= Henry Bull (theologian) =

Henry Bull (died 1577) was an English Protestant theological writer. He is now remembered as an ally of John Foxe in documenting the Marian exiles and recent religious history.

==Life==
A native of Warwickshire, Bull was a demy of Magdalen College, Oxford, in 1535, and full fellow and B.A. in 1540. He was a prominent reformer in the college, in a group that included Thomas Cooper, Robert Crowley and John Foxe. He became rector of Courtenhall in early 1553.

When Mary I of England came to the throne later in 1553, Bull, with the help of Thomas Bentham, snatched a censer from the hand of the officiating priest and was expelled from Magdalen. A visitation of the college was held and, on 23 October 1553, the visitors deprived Bull of his fellowship. Anthony Wood says that he went into exile, which cannot be documented, but Strype states that he lived quietly at home as a Protestant.

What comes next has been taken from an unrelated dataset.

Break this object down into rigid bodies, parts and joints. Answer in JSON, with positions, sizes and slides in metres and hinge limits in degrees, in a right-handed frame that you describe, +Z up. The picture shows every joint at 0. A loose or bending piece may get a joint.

After the accession of Elizabeth I of England, Bull held benefices, according to Wood. He collected correspondence and manuscripts, that were kept by Emmanuel College, Cambridge, and worked in parallel with Foxe's Actes and Monuments.

==Works==
Bull edited the Apology of Bishop John Hooper (1562) and, in the same year, Hooper's Exposition of Psalm xxiii. Other commentaries of Hooper's on three psalms appeared in Certeine comfortable Expositions of … Master John Hooper on Psalms 23, 62, 72, 77, gathered by Mr. H. B. (1580). He was also the editor of Christian Praiers and Holy Meditacions which appeared first by 1570; an earlier work from Bull's collection was Lidley's Prayers (1566). Christian Praiers was reprinted later in the century, and by the Parker Society.

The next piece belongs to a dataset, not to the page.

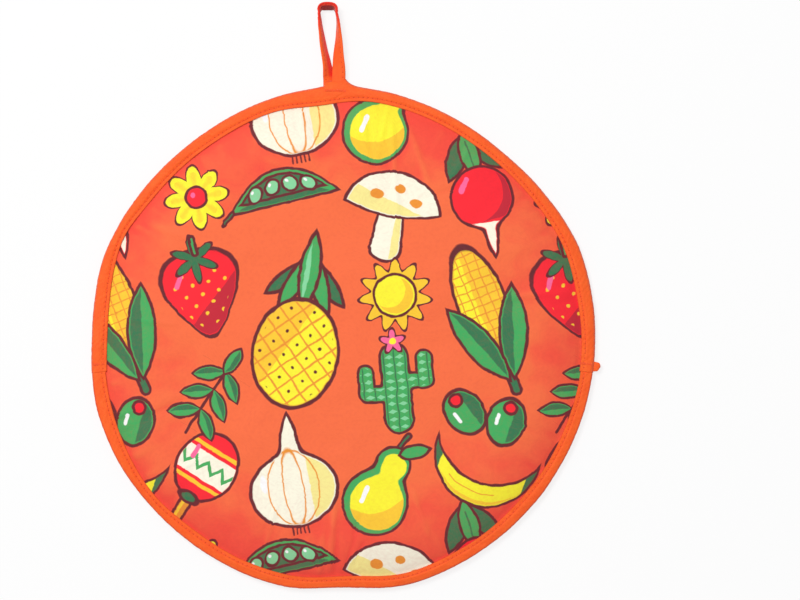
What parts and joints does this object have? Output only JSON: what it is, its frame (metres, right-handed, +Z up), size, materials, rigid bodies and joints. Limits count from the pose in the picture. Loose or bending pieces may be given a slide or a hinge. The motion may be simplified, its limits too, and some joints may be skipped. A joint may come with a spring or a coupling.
{
  "type": "tortilla warmer",
  "caption": "Flat round quilted cloth pouch with a bound edge, a half-round flap that folds up to open its pocket, and a hanging loop of tape.",
  "frame": {"origin": "centre of the round pouch, on the table that its back lies on", "axes": "+Z up out of the front panel, +Y from the centre to the hanging loop, +X to the right as seen from the front"},
  "size_m": [0.3088, 0.3572, 0.0132],
  "materials": {
    "printed_cloth": "plain weave cotton, matt, with a slight sheen",
    "gingham_lining": "red and white gingham cotton, matt",
    "batting": "soft fibre fill",
    "binding_tape": "folded bias tape of cotton twill, matt",
    "thread": "polyester sewing thread"
  },
  "bodies": {
    "pouch": {"back_outer_cloth": "printed_cloth", "back_batting": "batting", "back_lining": "gingham_lining", "front_outer_cloth": "printed_cloth", "front_batting": "batting", "front_lining": "gingham_lining", "closing_binding": "binding_tape", "back_mouth_binding": "binding_tape", "closing_seam_thread": "thread", "back_mouth_seam_thread": "thread", "corner_bar_tacks": "thread", "binding_tape_end": "binding_tape", "loop_root": "binding_tape", "loop_bar_tack": "thread"},
    "flap": {"flap_outer_cloth": "printed_cloth", "flap_batting": "batting", "flap_lining": "gingham_lining", "front_mouth_binding": "binding_tape", "front_mouth_seam_thread": "thread"},
    "loop": {"hanging_loop": "binding_tape"}
  },
  "joints": [
    {"name": "flap_fold", "type": "hinge", "parent": "pouch", "child": "flap", "pos_m": [0, -0.02122, 0.0132], "axis": [-1, 0, 0], "range_deg": [0, 90]},
    {"name": "loop_bend", "type": "hinge", "parent": "pouch", "child": "loop", "pos_m": [-0.0056, 0.1575, 0.0037], "axis": [1, 0, 0], "range_deg": [-90, 90], "stiffness_Nm_per_rad": 0.01}
  ]
}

The major martyrological collection, Certain Most Godly, Fruitful and Comfortable Letters of such True Saintes and Holy Martyrs as in the Late Bloodye Persecution Gave their Lyves, was published in 1564, as by Miles Coverdale. In effect, it was by Bull.

Bull translated from Martin Luther A Commentarie on the Fiftene Psalmes called Psalmi Graduum, printed by Thomas Vautroullier (1577), with a preface by Foxe.